If probable cause arose while the container was in the vehicle, Acevedo allows officers to open the container without a warrant even if they briefly remove it to conduct the search. The justification is the automobile exception, not a separate exigency tied to the container itself. However, if the container was never in a vehicle or has no connection to a vehicle search, Chadwick’s warrant requirement generally applies.

Does Acevedo permit searches of passengers’ belongings?

Acevedo addresses containers within vehicles when probable cause targets those containers. If officers have probable cause to a particular container that belongs to a passenger and is located in the vehicle, they may open it. Separately, when probable cause supports a search of the car as a whole, later cases (e.g., Wyoming v. Houghton) permit searching passengers’ belongings that could conceal the object of the search, again subject to the scope-of-probable-cause limitation.

Can states impose stricter rules under their own constitutions?

Yes. Acevedo sets a federal constitutional floor. States may provide greater privacy protections under their own constitutions or statutes, potentially requiring warrants for certain container searches even when the Fourth Amendment would allow them.

Conclusion

California v. Acevedo provides a clear, administrable rule for container searches in vehicles: when police have probable cause to believe a container inside a car holds contraband or evidence, they may open it without a warrant.

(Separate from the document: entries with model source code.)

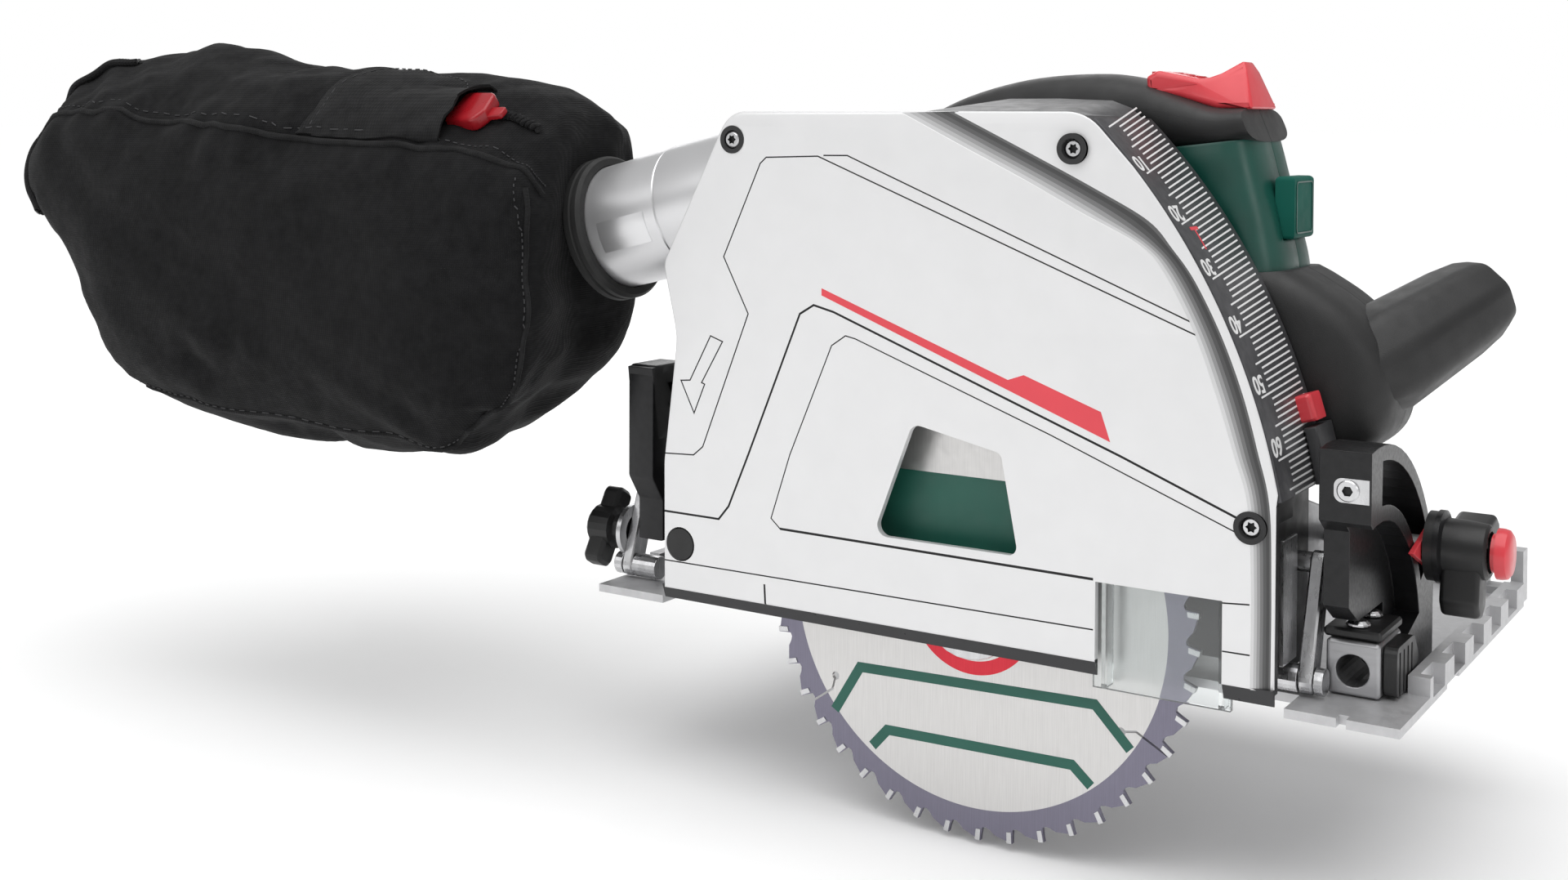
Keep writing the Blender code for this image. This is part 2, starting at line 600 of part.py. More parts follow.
def make_bag_solid():
    work = bmesh.new()
    bmesh.ops.create_cube(work, size=2.0)
    bmesh.ops.subdivide_edges(work, edges=work.edges, cuts=2, use_grid_fill=True)
    for vert in work.verts:
        vert.co = bag_shape(*vert.co)
    mesh = bpy.data.meshes.new("dust_bag")
    work.to_mesh(mesh)
    work.free()
    bag = add_mesh("dust_bag", mesh)
    soft = bag.modifiers.new("soft", "SUBSURF")
    soft.levels = 1
    soft.render_levels = 1
    mouth = box("bag_mouth", (-100, -200, 0), (0, 60, 300), cutter=True)
    mouth.matrix_world = (Matrix.Translation(port_point(62.4) * MM)
                          @ Matrix.Rotation(math.radians(-PORT_TILT), 4, "Y")
                          @ Matrix.Translation(Vector((100, 0, -150)) * MM))
    return cut(bag, mouth)


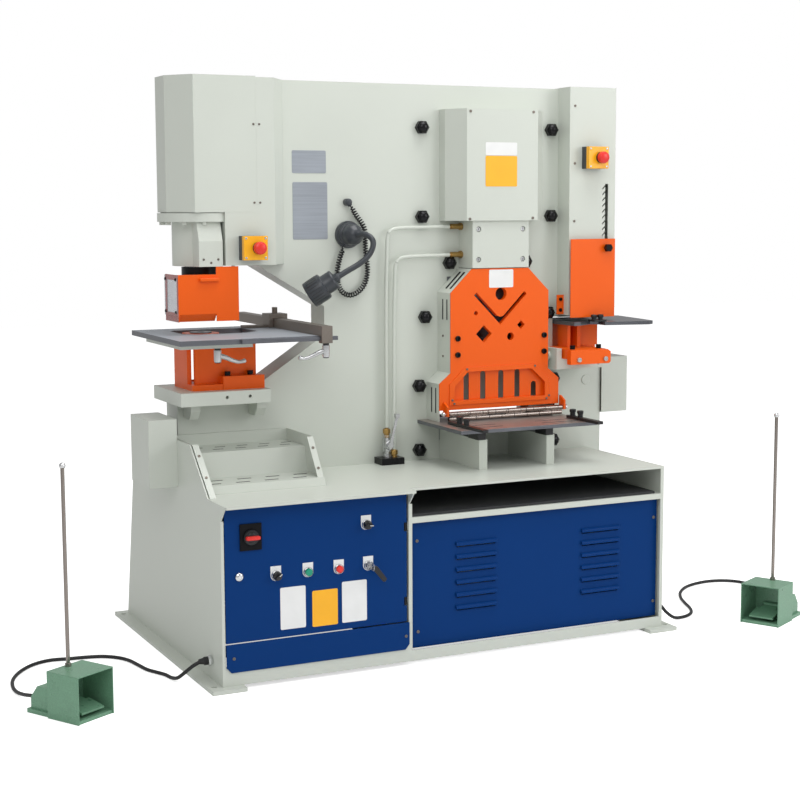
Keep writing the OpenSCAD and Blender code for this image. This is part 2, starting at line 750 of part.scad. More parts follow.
module shear_guard() color("orangered") {
    difference() {
        union() {
            along_y(-guard_d, -guard_d + 4) translate([shear_x, 0]) polygon(guard_outline(0));
            along_y(-guard_d - 3, -guard_d + eps) translate([shear_x, 0]) difference() {
                polygon([[-192, 738], [-192, 808], [-134, 862], [132, 862], [192, 808], [192, 738]]);
                polygon(win);
            }
        }
        along_y(-guard_d - 5, -guard_d + 5) section_holes(0);
        along_y(-guard_d - 5, -guard_d + 5) translate([shear_x, 0]) polygon(win);
    }
    // thick backing that guides bars into the section holes
    along_y(-guard_d + 4 - eps, -guard_d + 20) difference() {
        blade_window(insert_half, blade_lo + 10, blade_hi - 12, 0);
        section_holes(0);
    }
    // recessed plate with the round-topped slots
    along_y(-guard_d + 14, -guard_d + 17) difference() {
        translate([shear_x, 0]) polygon([[-190, 738], [-190, 806], [-128, 864], [128, 864],
                                         [190, 806], [190, 738]]);
        for (x = [-121, -58, 11, 74, 138]) translate([shear_x + x, 752]) {
            h = x > 100 ? 40 : 84;
            translate([-10, 0]) square([20, h]);
            translate([0, h]) circle(r = 10);
        }
    }
    // spacer frame between the two plates
    along_y(-guard_d + 4 - eps, -guard_d + 14 + eps) translate([shear_x, 0]) difference() {
        polygon([[-190, 738], [-190, 806], [-128, 858], [126, 858], [190, 806], [190, 738]]);
        polygon([[-178, 748], [-178, 801], [-125, 850], [124, 850], [179, 801], [179, 748]]);
    }
    // ears of the flap and its upper row of rollers
    for (x = [flap_x0 - 9, flap_x1 + 2])
        along_x(x, x + 7) polygon([[-guard_d + 4, 750], [-guard_d - 1, 750], [flap_y - 12, 735],
                                   [flap_y - 12, flap_z - 7], [-guard_d + 4, flap_z - 10]]);
    color("silver") {
        bar_x(flap_x0 - 16, flap_x1 + 16, flap_y, flap_z, 5);
        for (i = [0 : rollers - 1]) difference() {
            w = (flap_x1 - flap_x0) / rollers;
            bar_x(flap_x0 + i * w + 4, flap_x0 + (i + 0.5) * w - 1, flap_y, flap_z, flap_r);
            bar_x(flap_x0 + i * w, flap_x0 + (i + 1) * w, flap_y, flap_z, 5 - eps);
        }
    }
}

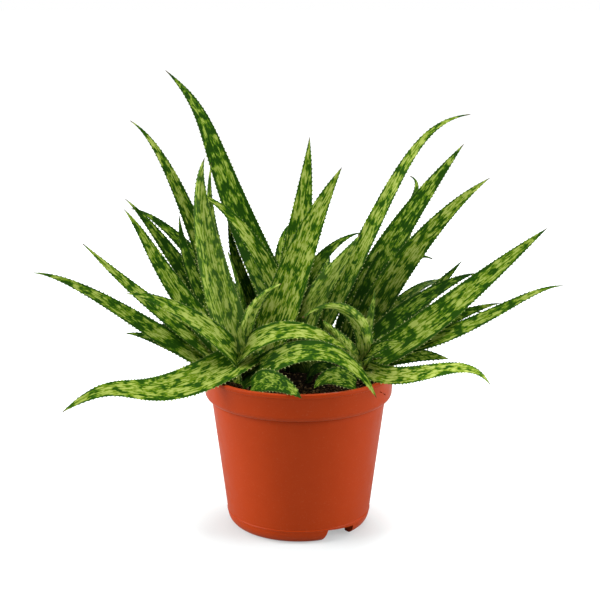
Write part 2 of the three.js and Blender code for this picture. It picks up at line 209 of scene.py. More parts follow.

By harmonizing the automobile exception with prior container cases, the Court eased the practical burdens on officers and courts while preserving the fundamental scope-of-probable-cause limitation.

For students and practitioners, Acevedo is essential for analyzing vehicle search questions. It clarifies how probable cause calibrates the permissible scope of a search and demonstrates how doctrinal cleanup can come through overruling prior, unworkable lines. When you see a closed container in a car, ask: What is the object of the search, where could it be concealed, and what is the precise scope of probable cause? Those questions drive the Acevedo analysis.